DeVany: Yes, we’ve got a number of those that we could share. Remote Patient Monitoring helps people with chronic diseases better understand how their daily decisions impact their disease by using devices in the home. I worked with a program that was able to walk through this with patients who have diabetes, and some of the things they watch with their patients are weight gain, blood pressure, and blood sugars. One goal is to understand how decisions patients make about what they eat impacts their health. One of the patient stories that somebody shared with me went like this: nurses were visiting a patient and realized that the patient’s weight had gone outside of their approved range, so they called to check on them and asked what the patient had eaten the previous day. The patient said they had a breakfast and a light lunch, so the nurse asked what they had for lunch. The patient said they had fish. Thinking that this didn’t sound too bad, the nurse asked what kind. “Sardines,” said the patient. Sardines, of course, have a lot of salt, so the nurse asked the patient how many servings they’d had and what the serving size was. The patient said they’d had one serving but couldn’t remember the serving size. The nurse asked the patient to look at the can, and since the patient was at home, they could retrieve it. The nurse then asked the patient to check the nutritional information. “How many servings are in that can?” she asked.
“Four,” said the patient, shocked. The patient then looked at the sodium content and said, “Oh my gosh, I’ve eaten the sodium content for my next week all in one meal!”
They may have never thought to look at the can had they not had that connection with that nurse through that remote patient monitoring program.

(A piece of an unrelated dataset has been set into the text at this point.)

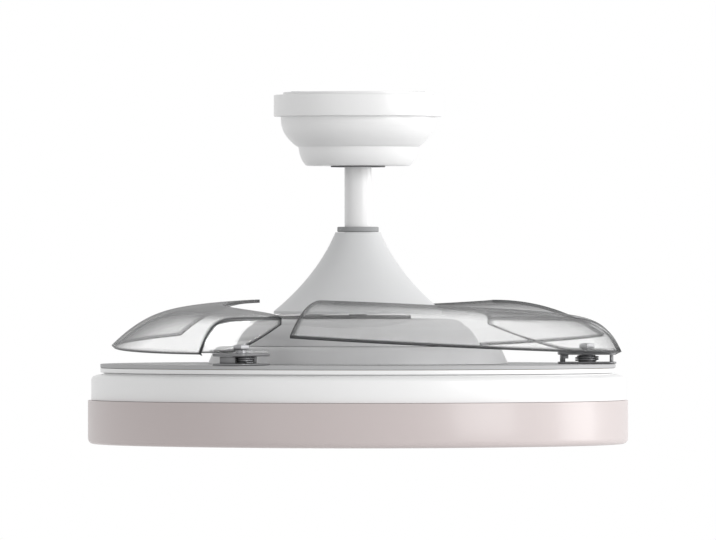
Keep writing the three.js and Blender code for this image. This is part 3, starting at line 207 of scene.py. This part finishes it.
def sprayed_coat(name, colour, shadow, roughness, metallic=0.0, coat=0.0):
    """Sprayed and baked paint: a fine orange peel, a slow change of gloss and a faint drift of tone."""
    made, shader, paint = material_of(name, roughness, metallic)
    drift = speckle(paint, 9.0, 2.0)
    blotches = speckle(paint, 140.0)
    peel = speckle(paint, 900.0)
    feed(shader, "Base Color", (drift * 0.5 + blotches * 0.25).mixed(colour, shadow))
    feed(shader, "Roughness", drift * 0.14 + (roughness - 0.07))
    bump = {"Strength": 0.05, "Distance": 0.2 * MM, "Height": peel}
    feed(shader, "Normal", paint.node("ShaderNodeBump", None, bump))
    shader.inputs["Coat Weight"].default_value = coat
    shader.inputs["Coat Roughness"].default_value = 0.12
    return made


def piece_from(name, shape, merge=0.002, sharp_over=35):
    """Closes a shape into a named piece; merge is in millimetres, and edges over the angle stay sharp."""
    bmesh.ops.remove_doubles(shape, verts=shape.verts, dist=merge * MM)
    bmesh.ops.recalc_face_normals(shape, faces=shape.faces)
    mesh = bpy.data.meshes.new(name)
    shape.to_mesh(mesh)
    shape.free()
    mesh.shade_smooth()
    if sharp_over:
        mesh.set_sharp_from_angle(angle=math.radians(sharp_over))
    made = bpy.data.objects.new(name, mesh)
    scene.collection.objects.link(made)
    return made


def turned_shape(outline, sides, rounding=0, steps=3):
    """Turns an outline of (radius, height) in millimetres about the upright axis, its corners rounded.

    The outline is closed, except between two points on the axis.
    """
    shape = bmesh.new()
    corners = [shape.verts.new((radius * MM, 0, height * MM)) for radius, height in outline]
    for first, second in zip(corners, corners[1:] + corners[:1]):
        if max(first.co.x, second.co.x) > 0:
            shape.edges.new((first, second))
    if rounding:
        bmesh.ops.bevel(
            shape, geom=[corner for corner in corners if corner.co.x > 0], offset=rounding * MM,
            offset_type="OFFSET", segments=steps, profile=0.5, affect="VERTICES", material=-1,
            clamp_overlap=True,
        )
    bmesh.ops.spin(
        shape, geom=shape.verts[:] + shape.edges[:], cent=(0, 0, 0), axis=(0, 0, 1), angle=math.tau,
        steps=sides, use_merge=True, use_duplicate=False,
    )
    return shape


def turned(name, outline, sides=160, rounding=0.5, steps=3):
    return piece_from(name, turned_shape(outline, sides, rounding, steps))


def dress(made, body, slot, material, *nodes):
    """Gives a piece its material and body, and names the solids that it stands for. The slot is not used."""
    made.data.materials.clear()
    made.data.materials.append(material)
    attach(made, body)
    if nodes:
        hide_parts(*nodes)


def extent(node):
    """A node's half width and its lowest and highest heights, in millimetres."""
    low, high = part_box(node)
    return (high[0] - low[0]) / 2 / MM, low[2] / MM, high[2] / MM


def curve(start, bend, end, steps):
    """Points of a quadratic curve, without its first one."""
    points = []
    for i in range(1, steps + 1):
        share = i / steps
        weights = ((1 - share) ** 2, 2 * share * (1 - share), share**2)
        points.append(tuple(sum(w * v for w, v in zip(weights, values)) for values in zip(start, bend, end)))
    return points


def walled(line, wall):
    """Closes an outer line, listed from its top to its foot, with a parallel line one wall inside it."""
    inner = []
    for i, (radius, height) in enumerate(line):
        before = line[max(i - 1, 0)]
        after = line[min(i + 1, len(line) - 1)]
        along = Vector((after[0] - before[0], after[1] - before[1])).normalized()
        inside = Vector((along.y, -along.x))
        if i in (0, len(line) - 1):
            steep = abs(inside.x) > abs(inside.y)
            inside = Vector((1 / inside.x, 0)) if steep else Vector((0, 1 / inside.y))
        inner.append((radius + inside.x * wall, height + inside.y * wall))
    return line + inner[::-1]


white_coat = sprayed_coat("white_coat", (0.90, 0.90, 0.90), (0.86, 0.86, 0.86), 0.38, coat=0.15)
_, canopy_foot, canopy_top = extent("canopy")
canopy_wall = 1.6
lip_radius, barrel_radius, rod_opening = 69.4, 71.5, 23.0
barrel_foot = (barrel_radius, canopy_top - 26.0)
waist = (60.5, canopy_top - 47.0)
step_foot = (54.4, canopy_top - 55.5)
canopy_line = [
    (lip_radius, canopy_top), (lip_radius, canopy_top - 4.0), (barrel_radius, canopy_top - 6.0), barrel_foot,
    *curve(barrel_foot, (70.9, canopy_top - 38.0), waist, 9),
    *curve(waist, (58.0, canopy_top - 49.6), (55.2, canopy_top - 50.6), 3),
    step_foot,
    *curve(step_foot, (53.2, canopy_top - 61.0), (50.2, canopy_foot + 2.6), 5),
    (48.6, canopy_foot + 0.6), (47.2, canopy_foot), (rod_opening, canopy_foot),
]
canopy = turned("canopy_shell", walled(canopy_line, canopy_wall), rounding=0.35)
dress(canopy, "mount", "white_coat", white_coat, "canopy")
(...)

There’s another story I like to talk about because it’s a little funny. One program used a different kind of remote monitoring. They used home sensors that could identify falls, bathroom usage, going in and out of rooms, whether the patients were opening their refrigerator doors enough to be eating, and stuff like that. The activities can’t be seen; when the patient goes into a room, the sensor simply identifies that they’re in the room. The patients all consent to being monitored. In this story, let’s call the patient George. George was elderly, but he was doing great. Over the course of a few days, the nurse noticed that George was spending a lot more time in the bathroom. The nurse asked if George was feeling okay, and he said he felt fine. She monitored for another few weeks and he was still in the bathroom a lot, sometimes for hours. Finally, she said, “George, your increased time in the bathroom is really concerning.”

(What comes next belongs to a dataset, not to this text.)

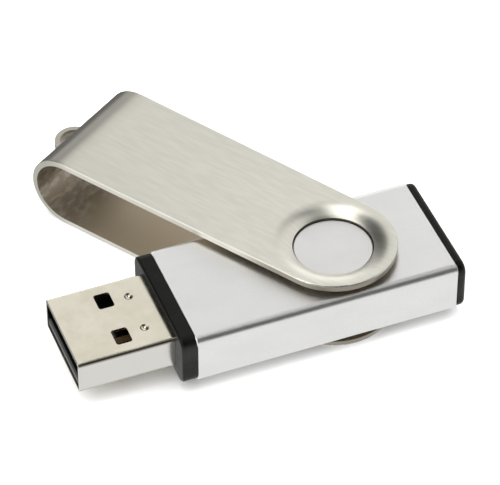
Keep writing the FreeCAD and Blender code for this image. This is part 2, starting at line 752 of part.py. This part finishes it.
def swivel_clip():
    """Bent steel clip, built along its own +X from the pivot and then turned to its rest angle."""
    body = new_body("swivel_clip")
    clip_side(body)
    clip_plan(body)
    hole = sketch_on(body, "XY_Plane", "dish_seat")
    circle(hole, "0", "0", "dish_outer")
    pocket(body, hole, "dish_seats")

    skin, seat = size("clip_height / 2"), size("dish_outer")

    def on_cut_edge(edge):
        """The blank's outline on the flat outer faces. The rounding runs on round the bend."""
        box = edge.BoundBox
        middle = edge.valueAt((edge.FirstParameter + edge.LastParameter) / 2)
        on_face = box.ZLength < TOUCH and abs(abs(middle.z) - skin) < TOUCH
        return on_face and math.hypot(middle.x, middle.y) > seat + TOUCH

    dress(body, "Fillet", "cut_edges", "clip_round", on_cut_edge)
    clip_dish(body, "upper_dish", "")
    clip_dish(body, "lower_dish", "-")
    clip_loop(body)
    body.setExpression(".Placement.Base.x", bound("pivot_x"))
    body.Placement.Rotation = Rotation(Vector(0, 0, 1), size("clip_angle"))
    return body


# ---------------------------------------------------------------- build, check, export

def check(parts):
    """Stop at any failed object, and at any sub-part that is not a valid solid or group."""
    for item in doc.Objects:
        if {"Invalid", "Error"} & set(item.State):
            raise RuntimeError(f"{item.Name} failed: {item.State}")
    for part in parts:
        shape = part.Shape
        if shape.isNull() or not shape.isValid() or not shape.Solids:
            raise RuntimeError(f"{part.Label} has a bad shape")


def export(parts):
    os.makedirs("parts", exist_ok=True)
    for part in parts:
        part.Shape.exportStep(f"parts/{part.Label}.step")
        print(f"{part.Label}: {len(part.Shape.Solids)} solid(s), {part.Shape.Volume:.2f} mm3")


def main():
    parts = [
        plug_shell(), plug_tongue(), plug_contacts(),
        sleeve(), front_cap(), rear_cap(),
        holder_tray(), holder_lid(), circuit_board(), *board_parts(),
        pivot_disc("pivot_disc_upper", False), pivot_disc("pivot_disc_lower", True),
        swivel_clip(),
    ]
    doc.recompute()
    check(parts)
    export(parts)


main()
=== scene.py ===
"""The looks of a swivel-clip memory stick: its finishes, and the floor, light and camera around it."""

import math

import bpy
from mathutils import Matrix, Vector


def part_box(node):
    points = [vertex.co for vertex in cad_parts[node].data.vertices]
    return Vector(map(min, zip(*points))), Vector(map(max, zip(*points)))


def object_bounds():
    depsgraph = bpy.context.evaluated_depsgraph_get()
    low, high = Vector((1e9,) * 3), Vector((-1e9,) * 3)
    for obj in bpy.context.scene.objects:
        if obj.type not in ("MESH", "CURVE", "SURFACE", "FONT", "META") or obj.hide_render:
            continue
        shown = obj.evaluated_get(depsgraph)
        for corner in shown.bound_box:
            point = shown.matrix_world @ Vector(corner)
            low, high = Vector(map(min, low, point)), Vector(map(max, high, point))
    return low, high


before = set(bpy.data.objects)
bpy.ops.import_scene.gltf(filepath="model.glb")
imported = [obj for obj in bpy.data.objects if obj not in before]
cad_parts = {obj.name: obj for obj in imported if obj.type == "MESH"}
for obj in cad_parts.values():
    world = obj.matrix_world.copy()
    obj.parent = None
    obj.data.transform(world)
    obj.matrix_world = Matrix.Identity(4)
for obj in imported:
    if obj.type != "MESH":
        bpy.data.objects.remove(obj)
cad_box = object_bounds()

# ---------------------------------------------------------------- places, in metres

DISC_LOW, DISC_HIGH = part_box("pivot_disc_upper")
PIVOT = (DISC_LOW + DISC_HIGH) / 2
SHELL_LOW, SHELL_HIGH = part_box("plug_shell")
SHELL_SHEET = 0.00028  # a little less than the shell's wall, so that its inner faces count as inside
SHELL_MOUTH = (0.001, 0.004)  # from the plug's tip: where the painted shade inside starts to lighten, and has done
CLIP_ANGLE = math.radians(123.15)  # the clip's long axis at rest, from +X
ALONG = Vector((math.cos(CLIP_ANGLE), math.sin(CLIP_ANGLE), 0))
ACROSS = Vector((-math.sin(CLIP_ANGLE), math.cos(CLIP_ANGLE), 0))
BEND_AT = 0.0349  # from the pivot to the centre of the clip's bend
BEND_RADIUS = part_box("swivel_clip")[1].z

# ---------------------------------------------------------------- small helpers for nodes

COMMON = (0.3, 0.7)  # the range that nearly all of a noise's values are in
CLOUD_DETAIL = 3.0
BROKEN_DETAIL, BROKEN_ROUGHNESS = 4.0, 0.6  # for the noises that look most broken up
FINE_BUMP = 0.00001  # metres
BLAST_BUMP = 0.00002


def add(tree, kind, inputs=None, **settings):
    """A new node: settings are its own properties, inputs are values or sockets by name or number."""
    node = tree.nodes.new(kind)
    for name, value in settings.items():
        setattr(node, name, value)
    for name, value in (inputs or {}).items():
        socket = node.inputs[name]
        if isinstance(value, bpy.types.NodeSocket):
            tree.links.new(value, socket)
        else:
            socket.default_value = value
    return node


def maths(tree, operation, *values):
    return add(tree, "ShaderNodeMath", dict(enumerate(values)), operation=operation).outputs[0]


def vector_maths(tree, operation, *values):
    node = add(tree, "ShaderNodeVectorMath", dict(enumerate(values)), operation=operation)
    return node.outputs["Value" if operation == "DOT_PRODUCT" else "Vector"]


def weighted_sum(tree, *terms):
    """The sum of (socket, weight) pairs."""
    total = 0.0
    for value, weight in terms:
        total = maths(tree, "ADD", total, maths(tree, "MULTIPLY", value, weight))
    return total


def ramp(tree, value, low, high, start=0.0, end=1.0):
    """start where value is low, end where it is high, and smooth between them."""
    inputs = {"Value": value, "From Min": low, "From Max": high, "To Min": start, "To Max": end}
    return add(tree, "ShaderNodeMapRange", inputs, interpolation_type="SMOOTHSTEP").outputs[0]


def mix(tree, share, first, second):
    """A blend of two colours, each three numbers or a socket."""
    node = add(tree, "ShaderNodeMix", {"Factor": share}, data_type="RGBA")
    for socket, value in zip([s for s in node.inputs if s.type == "RGBA"], (first, second)):
        if isinstance(value, bpy.types.NodeSocket):
            tree.links.new(value, socket)
        else:
            socket.default_value = (*value, 1)
    return next(s for s in node.outputs if s.type == "RGBA")


def noise(tree, place, scale=1.0, detail=2.0, roughness=0.5):
    inputs = {"Vector": place, "Scale": scale, "Detail": detail, "Roughness": roughness}
    return add(tree, "ShaderNodeTexNoise", inputs).outputs["Fac"]


def mottled(tree, texture, dark, light):
    """A colour that varies with a noise."""
    return mix(tree, ramp(tree, texture, *COMMON), dark, light)


def object_place(tree):
    return add(tree, "ShaderNodeTexCoord").outputs["Object"]


def object_normal(tree):
    return add(tree, "ShaderNodeTexCoord").outputs["Normal"]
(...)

He burst out laughing and said, “Oh my gosh, I am painting in the bathroom because it’s got the best light!”
He had taken his easel and set it up in the bathroom, so that’s why he was spending so much time in there!
However, he indicated that he was thankful to know that they were watching and really paying attention to what’s going on. He had an increased sense of security and his family did as well.
Rootstalk: Do you think that despite it being through video and not in person, telehealth can lead to even more of a connection between patients and their providers?
DeVany: I do. Whether it be from an audio and video connection, remote monitoring, improving the education of patients around their disease, or just maintaining regular communications, it has become an expectation from patients now. They understand what the technology can do. They’ve likely used it these last 6-9 months and they’re not going to let it go away. They understand the convenience, certainly, but also its value to them as a patient, and I believe the providers have understood the value as well. So yes, I think it will continue to be an important part of the healthcare picture going forward.